Cierto que la democracia electoral no es exigente. Se basta con un votante que diferencie una boleta de otra. Pero esta minusvalía no es solo del elector, los candidatos también la padecen. Pongamos el caso de nuestra granja revolucionaria: una popular panadera de ilustre apellido, María Bolívar, decidió postularse a la presidencia. Esto la llevó a la silla de una entrevistadora que preguntó qué haría con la inflación. La señora, aterrada, ni siquiera optó por alguna metáfora salvadora: “La inflación la voy a controlar, cómo te explico, la inflación se controla (…) Disculpá, Aymara, ¡dame una ayudaíta!». Pero su caso no es único: en 1988 y 1993, un brujo de oficio, Rómulo Abreu, aspiró a la presidencia y ofreció conjuros para cualquier problema nacional. En una entrevista dijo que jamás leyó la Constitución y que tampoco la entendería. Vestía de estricto blanco, adornado de collares mágicos. Su partido fue un aquelarre llamado Fuerza Espiritual Venezolana Orientadora. Me pregunto si personas tan aventureras tienen derecho a postularse a un puesto que afectará la vida de sus conciudadanos. Es una pregunta capciosa, lo sé.
No todos los candidatos son tan desinformados de las cosas y audaces, pero cuando hablo de este tema, suelo recordar al sobrino de Freud, Edward Bernays, mago de la publicidad y las relaciones públicas, que hizo fumar a las mujeres y cambió la imagen del ermitaño presidente estadounidense Calvin Coolidge (1924-1929) en un tipo simpático. Lo recuerdo porque los candidatos de hoy bien pueden ser más letrados que la señora Bolívar o Abreu, pero tampoco quieren parecerse a Calvin Coolidge, y, en vez de mostrarse como estadistas que convencen, prefieren al showman que embelese. Y esta aberrante elección puede que no sea por falta de ideas, sino porque el gran público gusta más del payaso. Un payaso aterrador, por cierto, que mata al hombre de Estado y da paso al cínico controlador del consultor freudiano: «La manipulación de los hábitos y opiniones de las masas es un elemento importante en la sociedad democrática». Surge entonces otra pregunta capciosa: ¿Es la democracia el reino del rebaño desconcertado de Walter Lippmann?
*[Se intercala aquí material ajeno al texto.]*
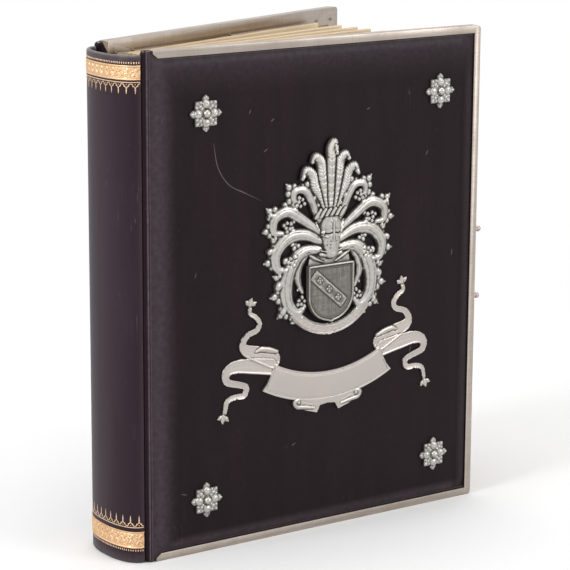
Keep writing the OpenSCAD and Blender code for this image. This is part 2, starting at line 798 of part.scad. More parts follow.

Los enemigos de la democracia lo creen, y también se puede ser su enemigo sin saberlo, Bernays y Lippmann, digamos. Por eso se hace crucial rescatar la idea de ciudadanía como sustento de la democracia. Dice Enrique Gomáriz que “se entiende que la calidad de la democracia no refiere sólo ni fundamentalmente a la calidad de las instituciones, sino sobre todo, a la calidad de la ciudadanía”. Y la ciudadanía solo es posible con acceso no-discriminado a un bienestar mínimo que permita la participación libre y entusiasta. Lo contrario, como dice Luis Moreno, causaría un déficit de ciudadanía, por tanto, una democracia deficitaria, o una no-democracia.
La ciudadanía, además de la no precarización, requiere ser asimilada, convertida en tradición que es “algo que se gana” y no que se hereda, como dice Guillermo Sucre. Así, la democracia como tradición es capaz de transformar si nace de una narrativa comunitaria y no de seres privilegiados (con el perdón de Lippmann).
Este sentido comunitario genera identidad y continuidad; por supuesto, solo si se construye sobre un proyecto de nación compartido, que nada tiene que ver con peroratas retóricas nacionalistas, sino con el humilde espacio que ocupa cada quien y que no puede ser invadido en nombre de ninguna verdad mesiánica, hechura de publicistas y magos.